# [SOURCE DATA]
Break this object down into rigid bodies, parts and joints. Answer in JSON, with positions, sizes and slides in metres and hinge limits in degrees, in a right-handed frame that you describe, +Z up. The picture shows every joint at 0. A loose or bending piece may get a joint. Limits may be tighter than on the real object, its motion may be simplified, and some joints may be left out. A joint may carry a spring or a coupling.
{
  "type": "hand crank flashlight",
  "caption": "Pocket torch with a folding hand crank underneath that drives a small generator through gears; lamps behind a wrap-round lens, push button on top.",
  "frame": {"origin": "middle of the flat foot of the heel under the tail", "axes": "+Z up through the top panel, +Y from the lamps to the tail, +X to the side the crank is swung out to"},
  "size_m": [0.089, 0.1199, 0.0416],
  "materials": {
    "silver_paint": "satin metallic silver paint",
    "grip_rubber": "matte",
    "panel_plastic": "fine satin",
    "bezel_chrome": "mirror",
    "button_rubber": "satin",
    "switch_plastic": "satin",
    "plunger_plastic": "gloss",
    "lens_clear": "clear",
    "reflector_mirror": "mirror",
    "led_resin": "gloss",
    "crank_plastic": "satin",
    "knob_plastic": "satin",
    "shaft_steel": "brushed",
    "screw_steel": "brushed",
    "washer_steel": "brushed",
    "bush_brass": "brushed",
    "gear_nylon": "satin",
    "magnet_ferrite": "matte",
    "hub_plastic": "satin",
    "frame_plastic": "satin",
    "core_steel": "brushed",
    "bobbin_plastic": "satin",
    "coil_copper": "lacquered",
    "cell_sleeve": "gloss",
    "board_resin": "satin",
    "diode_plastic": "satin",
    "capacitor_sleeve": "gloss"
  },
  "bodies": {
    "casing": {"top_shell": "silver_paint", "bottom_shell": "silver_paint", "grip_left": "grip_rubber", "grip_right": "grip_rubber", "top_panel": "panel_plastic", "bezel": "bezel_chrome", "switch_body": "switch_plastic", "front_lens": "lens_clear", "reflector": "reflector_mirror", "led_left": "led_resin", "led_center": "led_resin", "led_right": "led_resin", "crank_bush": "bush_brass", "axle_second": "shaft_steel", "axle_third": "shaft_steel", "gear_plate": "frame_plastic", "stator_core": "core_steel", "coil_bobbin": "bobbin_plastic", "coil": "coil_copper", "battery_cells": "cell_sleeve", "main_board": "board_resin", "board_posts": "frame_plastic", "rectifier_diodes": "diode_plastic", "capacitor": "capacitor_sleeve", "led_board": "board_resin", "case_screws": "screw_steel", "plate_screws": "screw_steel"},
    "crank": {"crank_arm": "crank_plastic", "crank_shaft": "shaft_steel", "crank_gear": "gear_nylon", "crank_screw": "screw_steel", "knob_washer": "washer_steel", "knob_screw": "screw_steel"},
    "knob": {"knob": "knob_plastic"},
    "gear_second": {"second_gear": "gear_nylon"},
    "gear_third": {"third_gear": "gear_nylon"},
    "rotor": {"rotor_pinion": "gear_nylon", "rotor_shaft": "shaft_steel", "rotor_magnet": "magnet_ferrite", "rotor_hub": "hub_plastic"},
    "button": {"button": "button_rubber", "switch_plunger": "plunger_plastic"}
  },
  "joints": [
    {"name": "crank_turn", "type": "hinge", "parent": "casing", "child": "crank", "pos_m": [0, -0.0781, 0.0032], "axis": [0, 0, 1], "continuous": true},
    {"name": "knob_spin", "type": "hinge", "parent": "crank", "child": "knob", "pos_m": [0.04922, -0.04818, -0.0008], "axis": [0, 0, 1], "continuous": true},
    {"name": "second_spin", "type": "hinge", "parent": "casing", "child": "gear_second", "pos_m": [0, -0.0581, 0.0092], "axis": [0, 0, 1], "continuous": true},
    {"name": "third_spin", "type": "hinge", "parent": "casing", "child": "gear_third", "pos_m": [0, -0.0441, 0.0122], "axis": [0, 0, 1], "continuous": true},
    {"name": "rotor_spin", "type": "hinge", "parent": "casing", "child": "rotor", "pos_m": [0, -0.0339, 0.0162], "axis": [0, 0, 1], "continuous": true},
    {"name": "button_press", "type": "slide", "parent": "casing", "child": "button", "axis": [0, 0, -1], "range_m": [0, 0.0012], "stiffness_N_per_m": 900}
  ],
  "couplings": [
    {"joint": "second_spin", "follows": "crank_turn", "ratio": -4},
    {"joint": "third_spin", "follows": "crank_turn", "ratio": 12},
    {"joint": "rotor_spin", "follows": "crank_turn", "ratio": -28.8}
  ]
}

# [PROMPT]
Type out the full listing again, exactly as given.

# [WRITTEN RESPONSE]
Break this object down into rigid bodies, parts and joints. Answer in JSON, with positions, sizes and slides in metres and hinge limits in degrees, in a right-handed frame that you describe, +Z up. The picture shows every joint at 0. A loose or bending piece may get a joint. Limits may be tighter than on the real object, its motion may be simplified, and some joints may be left out. A joint may carry a spring or a coupling.
{
  "type": "hand crank flashlight",
  "caption": "Pocket torch with a folding hand crank underneath that drives a small generator through gears; lamps behind a wrap-round lens, push button on top.",
  "frame": {"origin": "middle of the flat foot of the heel under the tail", "axes": "+Z up through the top panel, +Y from the lamps to the tail, +X to the side the crank is swung out to"},
  "size_m": [0.089, 0.1199, 0.0416],
  "materials": {
    "silver_paint": "satin metallic silver paint",
    "grip_rubber": "matte",
    "panel_plastic": "fine satin",
    "bezel_chrome": "mirror",
    "button_rubber": "satin",
    "switch_plastic": "satin",
    "plunger_plastic": "gloss",
    "lens_clear": "clear",
    "reflector_mirror": "mirror",
    "led_resin": "gloss",
    "crank_plastic": "satin",
    "knob_plastic": "satin",
    "shaft_steel": "brushed",
    "screw_steel": "brushed",
    "washer_steel": "brushed",
    "bush_brass": "brushed",
    "gear_nylon": "satin",
    "magnet_ferrite": "matte",
    "hub_plastic": "satin",
    "frame_plastic": "satin",
    "core_steel": "brushed",
    "bobbin_plastic": "satin",
    "coil_copper": "lacquered",
    "cell_sleeve": "gloss",
    "board_resin": "satin",
    "diode_plastic": "satin",
    "capacitor_sleeve": "gloss"
  },
  "bodies": {
    "casing": {"top_shell": "silver_paint", "bottom_shell": "silver_paint", "grip_left": "grip_rubber", "grip_right": "grip_rubber", "top_panel": "panel_plastic", "bezel": "bezel_chrome", "switch_body": "switch_plastic", "front_lens": "lens_clear", "reflector": "reflector_mirror", "led_left": "led_resin", "led_center": "led_resin", "led_right": "led_resin", "crank_bush": "bush_brass", "axle_second": "shaft_steel", "axle_third": "shaft_steel", "gear_plate": "frame_plastic", "stator_core": "core_steel", "coil_bobbin": "bobbin_plastic", "coil": "coil_copper", "battery_cells": "cell_sleeve", "main_board": "board_resin", "board_posts": "frame_plastic", "rectifier_diodes": "diode_plastic", "capacitor": "capacitor_sleeve", "led_board": "board_resin", "case_screws": "screw_steel", "plate_screws": "screw_steel"},
    "crank": {"crank_arm": "crank_plastic", "crank_shaft": "shaft_steel", "crank_gear": "gear_nylon", "crank_screw": "screw_steel", "knob_washer": "washer_steel", "knob_screw": "screw_steel"},
    "knob": {"knob": "knob_plastic"},
    "gear_second": {"second_gear": "gear_nylon"},
    "gear_third": {"third_gear": "gear_nylon"},
    "rotor": {"rotor_pinion": "gear_nylon", "rotor_shaft": "shaft_steel", "rotor_magnet": "magnet_ferrite", "rotor_hub": "hub_plastic"},
    "button": {"button": "button_rubber", "switch_plunger": "plunger_plastic"}
  },
  "joints": [
    {"name": "crank_turn", "type": "hinge", "parent": "casing", "child": "crank", "pos_m": [0, -0.0781, 0.0032], "axis": [0, 0, 1], "continuous": true},
    {"name": "knob_spin", "type": "hinge", "parent": "crank", "child": "knob", "pos_m": [0.04922, -0.04818, -0.0008], "axis": [0, 0, 1], "continuous": true},
    {"name": "second_spin", "type": "hinge", "parent": "casing", "child": "gear_second", "pos_m": [0, -0.0581, 0.0092], "axis": [0, 0, 1], "continuous": true},
    {"name": "third_spin", "type": "hinge", "parent": "casing", "child": "gear_third", "pos_m": [0, -0.0441, 0.0122], "axis": [0, 0, 1], "continuous": true},
    {"name": "rotor_spin", "type": "hinge", "parent": "casing", "child": "rotor", "pos_m": [0, -0.0339, 0.0162], "axis": [0, 0, 1], "continuous": true},
    {"name": "button_press", "type": "slide", "parent": "casing", "child": "button", "axis": [0, 0, -1], "range_m": [0, 0.0012], "stiffness_N_per_m": 900}
  ],
  "couplings": [
    {"joint": "second_spin", "follows": "crank_turn", "ratio": -4},
    {"joint": "third_spin", "follows": "crank_turn", "ratio": 12},
    {"joint": "rotor_spin", "follows": "crank_turn", "ratio": -28.8}
  ]
}